Destination Maternity Corp., for example, said its same-store sales fell 10.7 percent in June, partly hurt by a calendar shift and unfavorable weather. Same-store sales - sales at stores open at least a year - are considered a key indicator of a retailer's health.

Excluding the calendar shift, same-store sales dropped 10.1 percent for the month. There was one less Sunday and one more Tuesday than the prior-year period.

The Philadelphia maternity apparel retailer also said its monthly sales were hindered by a weak retail environment, difficult year-ago comparisons, and less opportunity for promotions due to lower inventory levels.

Analysts expect the stock market will make little headway until investors have a clearer picture from companies of where the economy is headed. Second-quarter earnings reports are just starting, and will begin to come out in earnest next week.

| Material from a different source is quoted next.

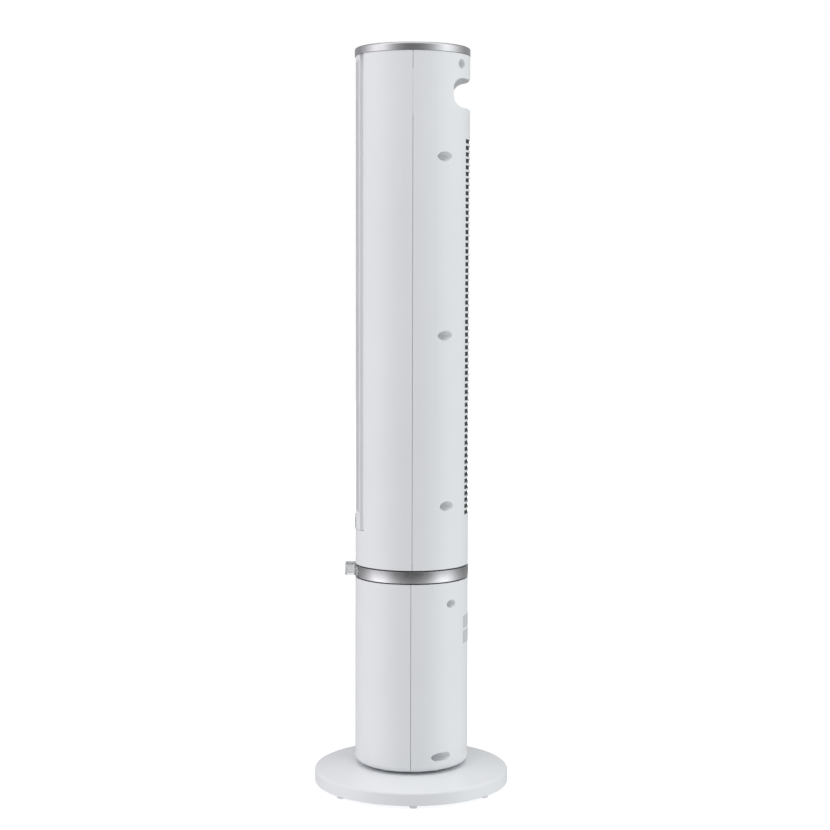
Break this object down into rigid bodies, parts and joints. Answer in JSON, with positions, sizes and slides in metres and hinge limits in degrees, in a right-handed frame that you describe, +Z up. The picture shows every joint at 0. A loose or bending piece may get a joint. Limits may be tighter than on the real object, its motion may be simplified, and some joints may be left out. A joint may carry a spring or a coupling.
{
  "type": "tower fan",
  "caption": "White cylindrical tower fan on a round weighted base, with bright rings, a tall front outlet, a slotted rear intake, a carry groove and a pull-out clear tray.",
  "frame": {"origin": "on the floor, under the tower's axis, at the centre of the base's feet plane", "axes": "+Z up along the tower's axis, -Y out of the front outlet, +Y out of the rear intake, +X to the fan's left"},
  "size_m": [0.282, 0.282, 1.0622],
  "materials": {
    "white_shell": "satin moulded ABS",
    "white_grille": "satin moulded ABS",
    "inner_white": "moulded ABS, unpainted",
    "panel_white": "gloss ABS",
    "ballast_steel": "cut steel plate, black paint",
    "foot_rubber": "pale translucent rubber",
    "black_rubber": "black rubber",
    "bearing_plastic": "natural acetal",
    "zinc_steel": "zinc plated pressed steel",
    "shaft_steel": "ground steel",
    "screw_steel": "zinc plated screws",
    "label_grey": "blank printed film labels",
    "circuit_board": "glass fibre board with parts",
    "bright_ring": "satin chrome plated ABS",
    "clear_plastic": "clear polystyrene",
    "scent_fibre": "white fibre pad",
    "copper_winding": "enamelled copper on steel laminations",
    "bronze": "oil-filled bronze",
    "dark_plastic": "black moulded ABS",
    "screen_mesh": "black nylon dust mesh",
    "badge_grey": "blank moulded badge",
    "cable_grey": "flat ribbon cable",
    "display_black": "display housing",
    "dark_lens": "smoked acrylic",
    "button_grey": "moulded ABS"
  },
  "bodies": {
    "base": {"base_cover": "white_shell", "base_pan": "inner_white", "ballast_plate": "ballast_steel", "rubber_feet": "foot_rubber", "base_screws": "screw_steel", "pivot_post": "inner_white", "post_screws": "screw_steel", "thrust_ring": "bearing_plastic", "retaining_washer": "zinc_steel", "fixed_gear": "bearing_plastic", "gear_screws": "screw_steel", "cord_gland": "black_rubber"},
    "tower": {"turntable": "inner_white", "turntable_screws": "screw_steel", "swing_motor": "zinc_steel", "swing_motor_screws": "screw_steel", "lower_front_shell": "white_shell", "lower_rear_shell": "white_shell", "lower_shell_screws": "screw_steel", "rating_labels": "label_grey", "power_board": "circuit_board", "power_board_screws": "screw_steel", "middle_ring": "bright_ring", "middle_frame": "dark_plastic", "motor_bracket": "zinc_steel", "motor_grommets": "black_rubber", "motor_screws": "screw_steel", "motor_can": "zinc_steel", "motor_stator": "copper_winding", "motor_bushes": "bronze", "duct_scroll": "dark_plastic", "duct_tongue": "dark_plastic", "head_frame": "inner_white", "axle_bush": "bronze", "upper_front_shell": "white_shell", "upper_rear_shell": "white_shell", "intake_screen": "screen_mesh", "upper_shell_screws": "screw_steel", "front_grille": "white_grille", "badge": "badge_grey", "control_cable": "cable_grey", "control_board": "circuit_board", "control_board_screws": "screw_steel", "display_module": "display_black", "display_window": "dark_lens", "control_panel": "panel_white", "top_ring": "bright_ring"},
    "swing_pinion": {"swing_pinion": "bearing_plastic"},
    "fan_wheel": {"fan_wheel": "dark_plastic", "wheel_axle": "shaft_steel", "motor_shaft": "shaft_steel", "motor_rotor": "zinc_steel"},
    "scent_tray": {"scent_tray": "clear_plastic", "scent_pad": "scent_fibre"},
    "button_power": {"button_power": "button_grey"},
    "button_speed": {"button_speed": "button_grey"},
    "button_mode": {"button_mode": "button_grey"},
    "button_swing": {"button_swing": "button_grey"},
    "button_timer": {"button_timer": "button_grey"}
  },
  "joints": [
    {"name": "oscillation", "type": "hinge", "parent": "base", "child": "tower", "pos_m": [0, 0, 0.04], "axis": [0, 0, 1], "range_deg": [-40, 40]},
    {"name": "pinion_turn", "type": "hinge", "parent": "tower", "child": "swing_pinion", "pos_m": [0, -0.048, 0.05], "axis": [0, 0, 1], "range_deg": [-121, 121]},
    {"name": "wheel_spin", "type": "hinge", "parent": "tower", "child": "fan_wheel", "pos_m": [0, 0.01, 0.6], "axis": [0, 0, 1], "continuous": true},
    {"name": "tray_slide", "type": "slide", "parent": "tower", "child": "scent_tray", "axis": [0, -1, 0], "range_m": [0, 0.035]},
    {"name": "press_power", "type": "slide", "parent": "tower", "child": "button_power", "axis": [0, 0, -1], "range_m": [0, 0.0012], "stiffness_N_per_m": 800, "springref_m": -0.001},
    {"name": "press_speed", "type": "slide", "parent": "tower", "child": "button_speed", "axis": [0, 0, -1], "range_m": [0, 0.0012], "stiffness_N_per_m": 800, "springref_m": -0.001},
    {"name": "press_mode", "type": "slide", "parent": "tower", "child": "button_mode", "axis": [0, 0, -1], "range_m": [0, 0.0012], "stiffness_N_per_m": 800, "springref_m": -0.001},
    {"name": "press_swing", "type": "slide", "parent": "tower", "child": "button_swing", "axis": [0, 0, -1], "range_m": [0, 0.0012], "stiffness_N_per_m": 800, "springref_m": -0.001},
    {"name": "press_timer", "type": "slide", "parent": "tower", "child": "button_timer", "axis": [0, 0, -1], "range_m": [0, 0.0012], "stiffness_N_per_m": 800, "springref_m": -0.001}
  ],
  "couplings": [
    {"joint": "pinion_turn", "follows": "oscillation", "ratio": 3}
  ]
}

The Dow Jones industrial average rose 4.76, or 0.1 percent, to 8,183.17, the second day of modest gains after a 161-point drop on Tuesday. The blue chips crossed zero 108 times during trading.

The broader Standard & Poor's 500 index rose 3.12, or 0.4 percent, to 882.68, while the Nasdaq composite index gained 5.38, or 0.3 percent, to 1,752.55.

Even with investor caution, a widely followed indicator known as the fear index, the Chicago Board Options Exchange's Volatility Index, remained at relatively low levels. The VIX, as it's called, fell 4.9 percent to 29.78. It's down 25.6 percent in 2009 and its historical average is 18-20. It reached a record 89.5 in October at the height of the financial crisis.

Oil prices rose after six days of selling. Crude rose 27 cents to settle at $60.41 a barrel on the New York Mercantile Exchange. A little over a week ago, crude prices stood at $73 a barrel. Falling oil had been pressuring markets around the world in recent days.

Alcoa fell 23 cents to $9.23. After trading ended Wednesday, the aluminum producer said it lost $454 million during the second quarter, but that was below Wall Street's expectations. Investors read Alcoa's report with the hope that companies had weathered the worst of the recession.

In other trading, the Russell 2000 index of smaller companies slipped 0.41, or 0.1 percent, to 479.27.